◆ **Given exercise**
Select all lines with the string "from" in them, and copy those lines.

*** Data section ***

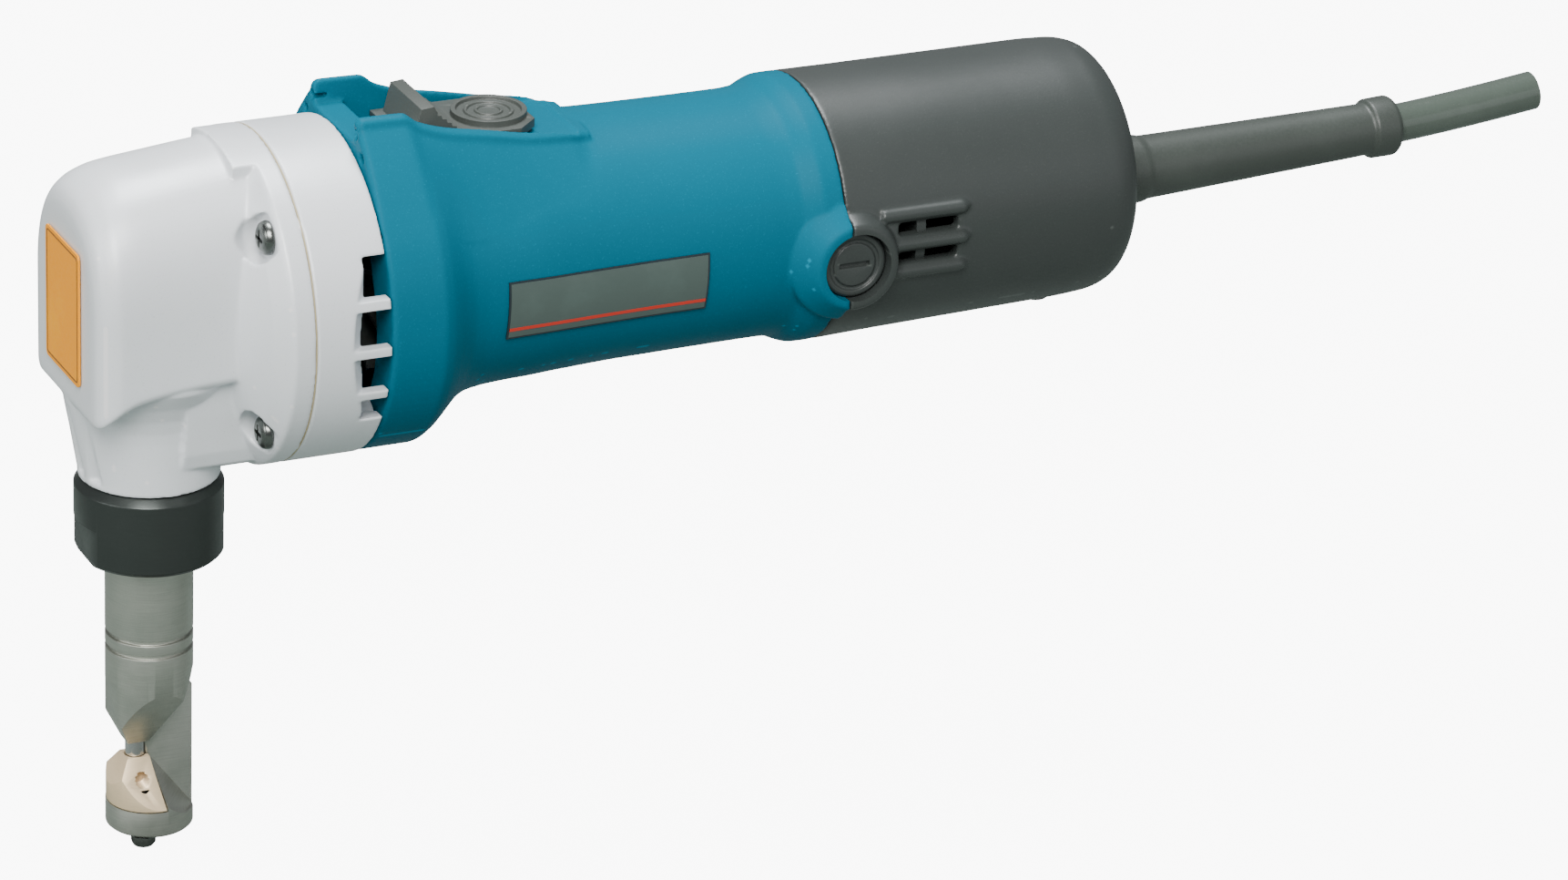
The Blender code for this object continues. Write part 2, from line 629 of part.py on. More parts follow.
def make_armature():
    """The motor shaft with its pinion, the wound core, the commutator and the fan."""
    shaft = gear("armature_shaft", PINION_TEETH, 0.0273, 0.0330, -math.pi / 2, STEEL)
    rest = turned(
        "armature_rod",
        [(0.0325, 0), (0.0325, 0.0040), (0.0800, 0.0040), (0.1795, 0.0040), (0.1800, 0.0035), (0.1800, 0)],
        steps=24,
    )
    join(shaft, rest)
    core = [
        (0.0740, 0.0043), (0.0740, 0.0095), (0.0780, 0.0130), (0.0835, 0.0140), (0.0840, 0.0158),
        (0.1340, 0.0158), (0.1345, 0.0140), (0.1400, 0.0130), (0.1460, 0.0095), (0.1460, 0.0043),
    ]
    turned("armature_core", core, LAMINATION)
    commutator = [
        (0.1500, 0.0043), (0.1500, 0.0125), (0.1520, 0.0125), (0.1520, 0.0115),
        (0.1700, 0.0115), (0.1700, 0.0043),
    ]
    turned("commutator", commutator, COPPER)
    fan = toothed_wheel("fan", 11, 0.0090, 0.0255, 0.0470, 0.0560, (0.22, 0.08), 0, BLACK)
    join(fan, rod("fan_disc", 0.0258, (0.0556, 0, 0), (0.0572, 0, 0), sides=28))
    cut(fan, rod("fan_bore", 0.0043, (0.044, 0, 0), (0.060, 0, 0), sides=24))


def make_motor_frame():
    """The field core, the air baffle and the two ball bearings of the motor."""
    field = tube("field_core", 0.0266, 0.0166, 0.0840, 0.1340, LAMINATION, steps=28)
    for side in (-1, 1):
        low, high = sorted((side * 0.0234, side * 0.030))
        cut(field, block(f"field_flat_{side}", (0.080, -0.03, low), (0.140, 0.03, high)))
    tube("baffle_plate", 0.0265, 0.0180, 0.0605, 0.0620, BLACK, steps=28)
    tube("motor_front_bearing", 0.0110, 0.0043, 0.0350, 0.0420, STEEL)
    tube("motor_rear_bearing", 0.0095, 0.0043, 0.1735, 0.1795, STEEL)
    tube("bearing_rubber_ring", 0.0112, 0.0098, 0.1737, 0.1793, RUBBER)


# Casings


def brush_boss(name, side, radius=0.0110):
    return rod(
        name, radius, (BRUSH_X, side * 0.020, BRUSH_Z), (BRUSH_X, side * 0.0355, BRUSH_Z), sides=24
    )


def brush_bores(name, side):
    """The room for a brush holder and, wider, for its cap."""
    return (
        rod(f"{name}_bore_{side}", 0.0072, (BRUSH_X, side * 0.010, BRUSH_Z), (BRUSH_X, side * 0.037, BRUSH_Z), sides=24),
        rod(f"{name}_mouth_{side}", 0.0084, (BRUSH_X, side * 0.0312, BRUSH_Z), (BRUSH_X, side * 0.037, BRUSH_Z), sides=24),
    )


def cover_screw_places():
    yield 0.0170, 0.0165
    yield -0.0170, -0.0165


def hood_ring(x, top, half_width, shoulder):
    """The hood's section: a shoulder on each side and a narrower, rounded top."""
    base, low, round_off = 0.0240, 0.0150, 0.0022
    side = [
        (base, low), (base - 0.0006, shoulder), (half_width, top - round_off), (half_width - round_off * 0.3, top - round_off * 0.3),
        (half_width - round_off, top),
    ]
    return [(x, y, z) for y, z in side] + [(x, -y, z) for y, z in reversed(side)]


# The teal body's outer shape from the flange to the collar: x, height of the centre, radius
BODY_STATIONS = (
    (HOUSING_FRONT, -0.0034, 0.0391), (0.0460, -0.0034, 0.0394), (0.0570, -0.0034, 0.0394),
    (0.0595, -0.0033, 0.0384), (0.0620, -0.0031, 0.0366), (0.0650, -0.0026, 0.0343),
    (0.0680, -0.0018, 0.0326), (0.0720, -0.0010, 0.0316), (0.0780, -0.0005, 0.0312), (0.0860, -0.0002, 0.0311),
    (0.0960, -0.0002, 0.0306), (0.1120, -0.0002, 0.0300), (0.1460, -0.0001, HANDLE_RADIUS), (0.1510, 0.0, 0.0301),
    (0.1545, 0.0, 0.0316), (0.1570, 0.0, COLLAR_RADIUS), (COVER_FRONT - GAP, 0.0, COLLAR_RADIUS),
)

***

◆ **Output for this task**
The Blender code for this object continues. Write part 2, from line 629 of part.py on. More parts follow.
# The teal body's outer shape from the flange to the collar: x, height of the centre, radius